[Begin]

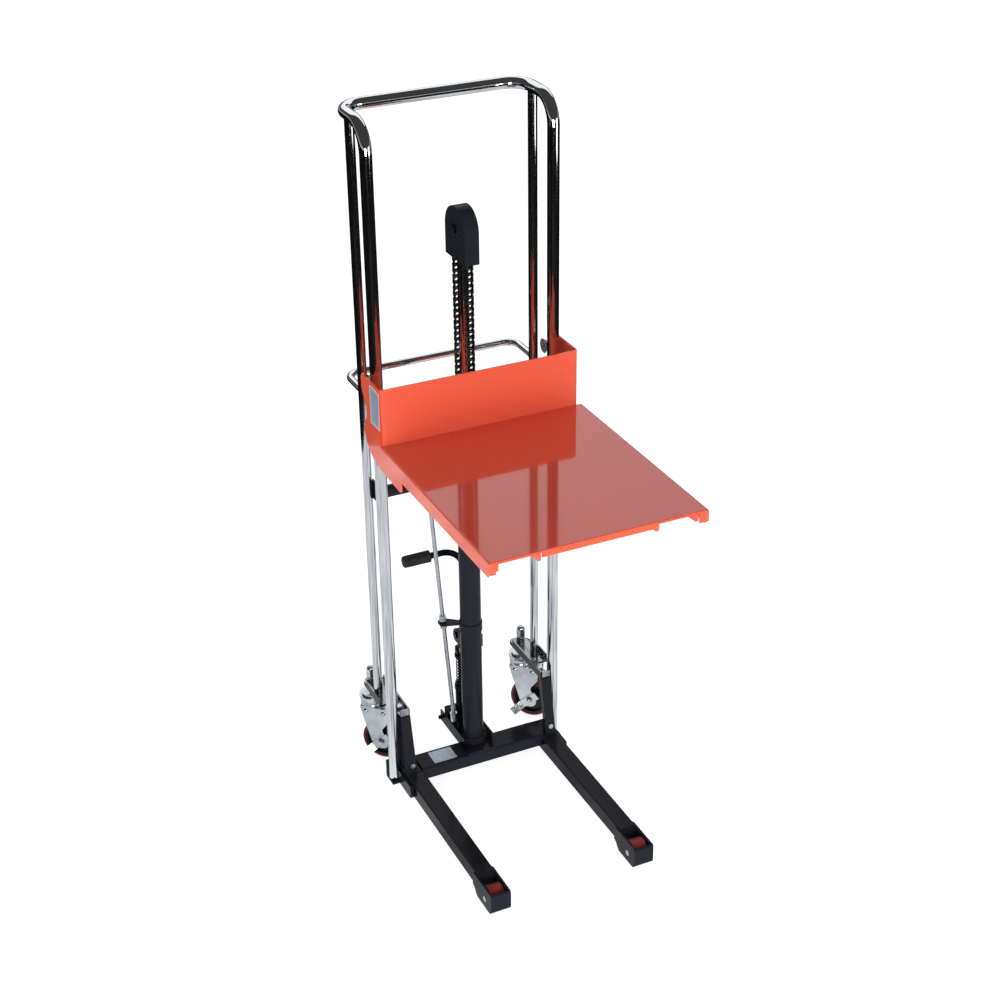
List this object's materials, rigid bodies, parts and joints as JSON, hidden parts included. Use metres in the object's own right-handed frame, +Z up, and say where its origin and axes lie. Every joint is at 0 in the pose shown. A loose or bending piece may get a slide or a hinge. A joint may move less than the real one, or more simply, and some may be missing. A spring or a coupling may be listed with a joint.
{
  "type": "walkie stacker",
  "caption": "Hand-pumped walkie stacker with a bent round-post mast, chain-lifted carriage, slip-on deck over forks, straddle legs and braked swivel casters.",
  "frame": {"origin": "on the floor under the middle of the whole machine's bounding box, with the deck part raised and both casters trailing toward the legs", "axes": "+Z up; -Y to the deck's side, +Y to the push handle; +X to the right when seen from the deck's side"},
  "size_m": [0.6105, 0.984, 1.961],
  "materials": {
    "chromed_steel": "mirror chrome plate on tube and bar",
    "orange_paint": "glossy orange-red enamel",
    "black_paint": "gloss black enamel",
    "tray_steel": "dark plated pressing, polished inside",
    "zinc_steel": "bright zinc plate",
    "tyre_red": "dark red polyurethane",
    "roller_red": "worn dark red polyurethane",
    "wheel_core": "black moulded core",
    "chain_steel": "oiled dark steel",
    "guide_steel": "machined steel",
    "grip_rubber": "ribbed black rubber",
    "label_silver": "silver-blue foil label",
    "spring_steel": "black spring steel"
  },
  "bodies": {
    "base_frame": {"mast_loop": "chromed_steel", "rear_posts": "chromed_steel", "push_handle": "chromed_steel", "cross_member": "black_paint", "base_crossbeam": "black_paint", "leg_left": "black_paint", "leg_right": "black_paint", "uprights": "black_paint", "caster_trays": "tray_steel", "post_shoes": "black_paint", "load_roller_axles": "zinc_steel", "frame_bolts": "zinc_steel", "base_label": "label_silver", "pump_base": "black_paint", "pump_block": "black_paint", "cylinder_tube": "black_paint", "cylinder_gland": "black_paint", "cylinder_clamp": "black_paint", "cylinder_foot": "black_paint", "rod_guide": "black_paint", "lever_bracket": "black_paint", "chain_anchor": "black_paint", "chain_rear": "chain_steel", "kingpins": "zinc_steel", "plunger_spring": "spring_steel"},
    "lift_rod": {"piston_rod": "chromed_steel", "pulley_yoke": "black_paint", "pulley_cover": "black_paint", "pulley_axle": "black_paint", "chain_wrap": "chain_steel"},
    "pulley": {"chain_pulley": "guide_steel"},
    "carriage": {"carriage_plate": "orange_paint", "carriage_bars": "orange_paint", "fork_left": "orange_paint", "fork_right": "orange_paint", "chain_bracket": "orange_paint", "chain_front": "chain_steel", "deck": "orange_paint", "roller_axles": "zinc_steel", "carriage_label": "label_silver"},
    "pump_lever": {"pump_lever": "black_paint", "lever_grip": "grip_rubber"},
    "pump_plunger": {"pump_plunger": "black_paint"},
    "pump_roller": {"pump_roller": "guide_steel"},
    "release": {"release_rod": "zinc_steel", "release_handle": "grip_rubber"},
    "guide_roller_top_left": {"guide_roller_top_left": "guide_steel"},
    "guide_roller_low_left": {"guide_roller_low_left": "guide_steel"},
    "load_roller_left": {"load_roller_left": "roller_red"},
    "caster_left": {"caster_fork_left": "zinc_steel"},
    "caster_wheel_left": {"caster_core_left": "wheel_core", "caster_tyre_left": "tyre_red"},
    "caster_brake_left": {"caster_brake_left": "zinc_steel"},
    "guide_roller_top_right": {"guide_roller_top_right": "guide_steel"},
    "guide_roller_low_right": {"guide_roller_low_right": "guide_steel"},
    "load_roller_right": {"load_roller_right": "roller_red"},
    "caster_right": {"caster_fork_right": "zinc_steel"},
    "caster_wheel_right": {"caster_core_right": "wheel_core", "caster_tyre_right": "tyre_red"},
    "caster_brake_right": {"caster_brake_right": "zinc_steel"}
  },
  "joints": [
    {"name": "rod_lift", "type": "slide", "parent": "base_frame", "child": "lift_rod", "axis": [0, 0, 1], "range_m": [-0.525, 0.18], "deforming": ["chain_rear"]},
    {"name": "carriage_lift", "type": "slide", "parent": "lift_rod", "child": "carriage", "axis": [0, 0, 1], "range_m": [-0.525, 0.18], "deforming": ["chain_front"]},
    {"name": "pulley_spin", "type": "hinge", "parent": "lift_rod", "child": "pulley", "pos_m": [-0.0157, 0.26, 1.645], "axis": [1, 0, 0], "range_deg": [-260, 740]},
    {"name": "pump_lever_swing", "type": "hinge", "parent": "base_frame", "child": "pump_lever", "pos_m": [-0.0157, 0.35, 0.39], "axis": [-1, 0, 0], "range_deg": [0, 40], "stiffness_Nm_per_rad": 12},
    {"name": "pump_stroke", "type": "slide", "parent": "base_frame", "child": "pump_plunger", "axis": [0, 0, -1], "range_m": [0, 0.012], "deforming": ["plunger_spring"]},
    {"name": "pump_roller_spin", "type": "hinge", "parent": "pump_plunger", "child": "pump_roller", "pos_m": [-0.0107, 0.35, 0.34], "axis": [-1, 0, 0], "range_deg": [-120, 0]},
    {"name": "release_twist", "type": "hinge", "parent": "base_frame", "child": "release", "pos_m": [-0.07829, 0.305, 0.454], "axis": [-0.0741, 0, 0.9973], "range_deg": [0, 25]},
    {"name": "top_guide_spin_left", "type": "hinge", "parent": "carriage", "child": "guide_roller_top_left", "pos_m": [-0.2667, 0.28, 1.27], "axis": [1, 0, 0], "range_deg": [-4365, 1500]},
    {"name": "low_guide_spin_left", "type": "hinge", "parent": "carriage", "child": "guide_roller_low_left", "pos_m": [-0.2667, 0.22, 1.14], "axis": [1, 0, 0], "range_deg": [-1500, 4365]},
    {"name": "load_roller_spin_left", "type": "hinge", "parent": "base_frame", "child": "load_roller_left", "pos_m": [-0.2277, -0.336, 0.033], "axis": [1, 0, 0], "continuous": true},
    {"name": "caster_swivel_left", "type": "hinge", "parent": "base_frame", "child": "caster_left", "pos_m": [-0.2557, 0.436, 0.193], "axis": [0, 0, 1], "continuous": true},
    {"name": "caster_wheel_spin_left", "type": "hinge", "parent": "caster_left", "child": "caster_wheel_left", "pos_m": [-0.23095, 0.41125, 0.0625], "axis": [0.7071, 0.7071, 0], "continuous": true},
    {"name": "caster_brake_press_left", "type": "hinge", "parent": "caster_left", "child": "caster_brake_left", "pos_m": [-0.23095, 0.41125, 0.0625], "axis": [-0.7071, -0.7071, 0], "range_deg": [0, 12]},
    {"name": "top_guide_spin_right", "type": "hinge", "parent": "carriage", "child": "guide_roller_top_right", "pos_m": [0.2353, 0.28, 1.27], "axis": [1, 0, 0], "range_deg": [-4365, 1500]},
    {"name": "low_guide_spin_right", "type": "hinge", "parent": "carriage", "child": "guide_roller_low_right", "pos_m": [0.2353, 0.22, 1.14], "axis": [1, 0, 0], "range_deg": [-1500, 4365]},
    {"name": "load_roller_spin_right", "type": "hinge", "parent": "base_frame", "child": "load_roller_right", "pos_m": [0.1963, -0.336, 0.033], "axis": [1, 0, 0], "continuous": true},
    {"name": "caster_swivel_right", "type": "hinge", "parent": "base_frame", "child": "caster_right", "pos_m": [0.2243, 0.436, 0.193], "axis": [0, 0, 1], "continuous": true},
    {"name": "caster_wheel_spin_right", "type": "hinge", "parent": "caster_right", "child": "caster_wheel_right", "pos_m": [0.24905, 0.41125, 0.0625], "axis": [0.7071, 0.7071, 0], "continuous": true},
    {"name": "caster_brake_press_right", "type": "hinge", "parent": "caster_right", "child": "caster_brake_right", "pos_m": [0.24905, 0.41125, 0.0625], "axis": [-0.7071, -0.7071, 0], "range_deg": [0, 12]}
  ],
  "couplings": [
    {"joint": "carriage_lift", "follows": "rod_lift", "ratio": 1},
    {"joint": "pulley_spin", "follows": "rod_lift", "rad_per_m": -24.39},
    {"joint": "pump_stroke", "follows": "pump_lever_swing", "m_per_rad": 0.01718},
    {"joint": "pump_roller_spin", "follows": "pump_lever_swing", "ratio": -2.8},
    {"joint": "top_guide_spin_left", "follows": "rod_lift", "rad_per_m": 144.93},
    {"joint": "low_guide_spin_left", "follows": "rod_lift", "rad_per_m": -144.93},
    {"joint": "top_guide_spin_right", "follows": "rod_lift", "rad_per_m": 144.93},
    {"joint": "low_guide_spin_right", "follows": "rod_lift", "rad_per_m": -144.93}
  ]
}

[End]

* _DIRECTIONS FOR THIS TASK_: Check every line of the data above for the string "slide", and copy those that have it.

* _TASK SOLUTION_:
List this object's materials, rigid bodies, parts and joints as JSON, hidden parts included. Use metres in the object's own right-handed frame, +Z up, and say where its origin and axes lie. Every joint is at 0 in the pose shown. A loose or bending piece may get a slide or a hinge. A joint may move less than the real one, or more simply, and some may be missing. A spring or a coupling may be listed with a joint.
    {"name": "rod_lift", "type": "slide", "parent": "base_frame", "child": "lift_rod", "axis": [0, 0, 1], "range_m": [-0.525, 0.18], "deforming": ["chain_rear"]},
    {"name": "carriage_lift", "type": "slide", "parent": "lift_rod", "child": "carriage", "axis": [0, 0, 1], "range_m": [-0.525, 0.18], "deforming": ["chain_front"]},
    {"name": "pump_stroke", "type": "slide", "parent": "base_frame", "child": "pump_plunger", "axis": [0, 0, -1], "range_m": [0, 0.012], "deforming": ["plunger_spring"]},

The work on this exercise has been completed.